Provided material →
-- BEGIN --
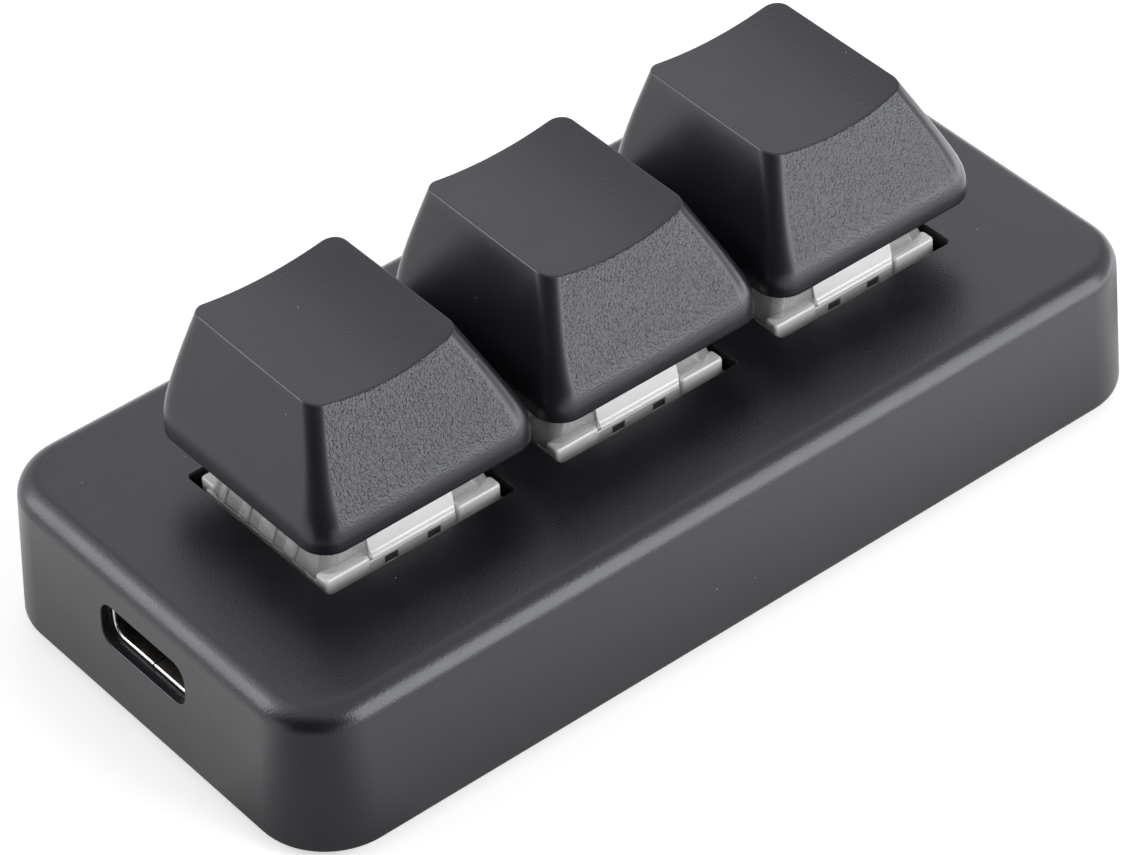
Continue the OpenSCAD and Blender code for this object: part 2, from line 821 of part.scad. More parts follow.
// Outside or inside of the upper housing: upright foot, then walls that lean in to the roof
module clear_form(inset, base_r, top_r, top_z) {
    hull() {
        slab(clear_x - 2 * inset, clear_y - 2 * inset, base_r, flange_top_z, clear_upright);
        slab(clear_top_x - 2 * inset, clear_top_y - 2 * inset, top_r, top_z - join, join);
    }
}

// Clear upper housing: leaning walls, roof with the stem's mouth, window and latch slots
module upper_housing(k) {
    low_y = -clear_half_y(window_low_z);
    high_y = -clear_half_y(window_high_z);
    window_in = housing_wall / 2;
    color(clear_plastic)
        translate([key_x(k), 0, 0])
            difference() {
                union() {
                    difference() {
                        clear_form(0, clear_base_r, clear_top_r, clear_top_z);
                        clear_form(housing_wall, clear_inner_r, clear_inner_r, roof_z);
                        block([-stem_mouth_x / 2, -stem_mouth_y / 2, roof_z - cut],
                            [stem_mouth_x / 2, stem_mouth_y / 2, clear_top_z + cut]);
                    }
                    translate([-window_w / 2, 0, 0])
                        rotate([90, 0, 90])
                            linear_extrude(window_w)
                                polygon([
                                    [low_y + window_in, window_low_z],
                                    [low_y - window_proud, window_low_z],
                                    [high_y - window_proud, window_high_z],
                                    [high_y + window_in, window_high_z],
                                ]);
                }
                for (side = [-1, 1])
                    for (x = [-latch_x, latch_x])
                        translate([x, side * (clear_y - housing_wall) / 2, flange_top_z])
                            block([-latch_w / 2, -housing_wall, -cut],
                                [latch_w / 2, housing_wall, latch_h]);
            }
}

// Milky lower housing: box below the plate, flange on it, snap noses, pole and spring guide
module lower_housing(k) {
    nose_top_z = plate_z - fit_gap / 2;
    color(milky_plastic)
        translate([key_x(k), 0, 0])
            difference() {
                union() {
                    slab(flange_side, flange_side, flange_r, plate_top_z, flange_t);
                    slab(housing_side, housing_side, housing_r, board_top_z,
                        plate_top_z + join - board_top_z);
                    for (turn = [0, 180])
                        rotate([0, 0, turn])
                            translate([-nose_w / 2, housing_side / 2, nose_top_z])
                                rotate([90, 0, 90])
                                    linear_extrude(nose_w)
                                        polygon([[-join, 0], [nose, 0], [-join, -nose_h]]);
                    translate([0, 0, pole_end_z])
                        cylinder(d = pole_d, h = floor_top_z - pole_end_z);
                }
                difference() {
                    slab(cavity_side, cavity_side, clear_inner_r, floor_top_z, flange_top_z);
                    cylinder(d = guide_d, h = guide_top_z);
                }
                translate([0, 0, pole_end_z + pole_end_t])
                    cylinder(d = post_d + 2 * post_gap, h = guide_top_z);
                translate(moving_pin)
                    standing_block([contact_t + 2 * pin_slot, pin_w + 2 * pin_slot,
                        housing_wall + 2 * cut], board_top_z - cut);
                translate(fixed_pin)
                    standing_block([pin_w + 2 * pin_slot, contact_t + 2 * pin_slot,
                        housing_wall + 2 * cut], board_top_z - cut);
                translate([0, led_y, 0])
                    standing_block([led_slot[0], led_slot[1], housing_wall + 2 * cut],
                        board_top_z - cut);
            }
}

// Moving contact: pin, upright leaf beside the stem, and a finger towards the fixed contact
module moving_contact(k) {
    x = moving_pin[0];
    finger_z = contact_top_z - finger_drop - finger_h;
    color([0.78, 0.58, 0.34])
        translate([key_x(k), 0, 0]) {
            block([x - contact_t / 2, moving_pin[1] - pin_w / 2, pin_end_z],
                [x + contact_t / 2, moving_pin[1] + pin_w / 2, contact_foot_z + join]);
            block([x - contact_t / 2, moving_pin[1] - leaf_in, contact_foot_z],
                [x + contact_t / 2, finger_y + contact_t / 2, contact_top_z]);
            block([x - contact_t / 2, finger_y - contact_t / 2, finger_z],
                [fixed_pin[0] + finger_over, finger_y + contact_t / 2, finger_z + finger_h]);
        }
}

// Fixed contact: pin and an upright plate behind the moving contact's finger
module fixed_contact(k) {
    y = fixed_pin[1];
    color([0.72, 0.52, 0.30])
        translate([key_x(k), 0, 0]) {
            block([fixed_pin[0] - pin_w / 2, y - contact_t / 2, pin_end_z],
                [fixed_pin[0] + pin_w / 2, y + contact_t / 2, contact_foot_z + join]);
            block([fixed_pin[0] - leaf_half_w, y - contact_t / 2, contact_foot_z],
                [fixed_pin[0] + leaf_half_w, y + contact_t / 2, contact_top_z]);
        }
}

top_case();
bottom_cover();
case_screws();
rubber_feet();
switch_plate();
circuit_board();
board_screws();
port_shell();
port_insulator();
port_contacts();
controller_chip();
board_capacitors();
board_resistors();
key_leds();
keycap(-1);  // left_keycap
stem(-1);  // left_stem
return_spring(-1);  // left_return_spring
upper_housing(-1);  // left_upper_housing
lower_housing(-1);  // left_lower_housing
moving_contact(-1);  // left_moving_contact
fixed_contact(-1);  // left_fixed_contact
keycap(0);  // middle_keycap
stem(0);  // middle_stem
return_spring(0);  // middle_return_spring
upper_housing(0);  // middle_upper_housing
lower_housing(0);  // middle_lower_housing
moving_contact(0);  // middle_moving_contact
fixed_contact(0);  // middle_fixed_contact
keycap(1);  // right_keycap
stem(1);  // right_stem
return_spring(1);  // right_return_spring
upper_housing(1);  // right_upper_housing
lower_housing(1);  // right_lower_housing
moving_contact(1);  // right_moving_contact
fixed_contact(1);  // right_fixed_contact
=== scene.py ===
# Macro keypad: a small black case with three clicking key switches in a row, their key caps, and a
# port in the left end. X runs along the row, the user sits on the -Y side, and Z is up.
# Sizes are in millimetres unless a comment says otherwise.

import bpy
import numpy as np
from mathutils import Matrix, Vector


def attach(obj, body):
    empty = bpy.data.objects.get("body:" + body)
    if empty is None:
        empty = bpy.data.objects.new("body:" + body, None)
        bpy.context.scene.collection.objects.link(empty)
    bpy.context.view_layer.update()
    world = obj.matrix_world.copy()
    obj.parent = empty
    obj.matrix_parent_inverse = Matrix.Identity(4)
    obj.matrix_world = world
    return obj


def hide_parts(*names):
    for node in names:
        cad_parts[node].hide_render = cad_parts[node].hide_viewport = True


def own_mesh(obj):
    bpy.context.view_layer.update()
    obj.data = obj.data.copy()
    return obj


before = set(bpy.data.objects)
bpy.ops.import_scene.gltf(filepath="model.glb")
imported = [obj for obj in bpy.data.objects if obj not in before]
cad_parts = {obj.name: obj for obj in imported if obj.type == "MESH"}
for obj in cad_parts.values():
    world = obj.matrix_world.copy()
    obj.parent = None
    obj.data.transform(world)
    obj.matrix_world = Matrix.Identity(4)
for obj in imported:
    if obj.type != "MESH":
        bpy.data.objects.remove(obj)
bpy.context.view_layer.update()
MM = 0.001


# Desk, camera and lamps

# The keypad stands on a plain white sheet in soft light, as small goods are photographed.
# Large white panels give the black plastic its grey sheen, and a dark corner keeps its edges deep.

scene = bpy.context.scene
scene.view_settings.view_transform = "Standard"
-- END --
Given task → Beginning with the line containing "top_case();" and ending with the line containing "cad_parts[node].hide_render = cad_parts[node].hide_viewport", extract those lines exactly from the listing above, and only those.

Correct output →
top_case();
bottom_cover();
case_screws();
rubber_feet();
switch_plate();
circuit_board();
board_screws();
port_shell();
port_insulator();
port_contacts();
controller_chip();
board_capacitors();
board_resistors();
key_leds();
keycap(-1);  // left_keycap
stem(-1);  // left_stem
return_spring(-1);  // left_return_spring
upper_housing(-1);  // left_upper_housing
lower_housing(-1);  // left_lower_housing
moving_contact(-1);  // left_moving_contact
fixed_contact(-1);  // left_fixed_contact
keycap(0);  // middle_keycap
stem(0);  // middle_stem
return_spring(0);  // middle_return_spring
upper_housing(0);  // middle_upper_housing
lower_housing(0);  // middle_lower_housing
moving_contact(0);  // middle_moving_contact
fixed_contact(0);  // middle_fixed_contact
keycap(1);  // right_keycap
stem(1);  // right_stem
return_spring(1);  // right_return_spring
upper_housing(1);  // right_upper_housing
lower_housing(1);  // right_lower_housing
moving_contact(1);  // right_moving_contact
fixed_contact(1);  // right_fixed_contact
=== scene.py ===
# Macro keypad: a small black case with three clicking key switches in a row, their key caps, and a
# port in the left end. X runs along the row, the user sits on the -Y side, and Z is up.
# Sizes are in millimetres unless a comment says otherwise.

import bpy
import numpy as np
from mathutils import Matrix, Vector


def attach(obj, body):
    empty = bpy.data.objects.get("body:" + body)
    if empty is None:
        empty = bpy.data.objects.new("body:" + body, None)
        bpy.context.scene.collection.objects.link(empty)
    bpy.context.view_layer.update()
    world = obj.matrix_world.copy()
    obj.parent = empty
    obj.matrix_parent_inverse = Matrix.Identity(4)
    obj.matrix_world = world
    return obj


def hide_parts(*names):
    for node in names:
        cad_parts[node].hide_render = cad_parts[node].hide_viewport = True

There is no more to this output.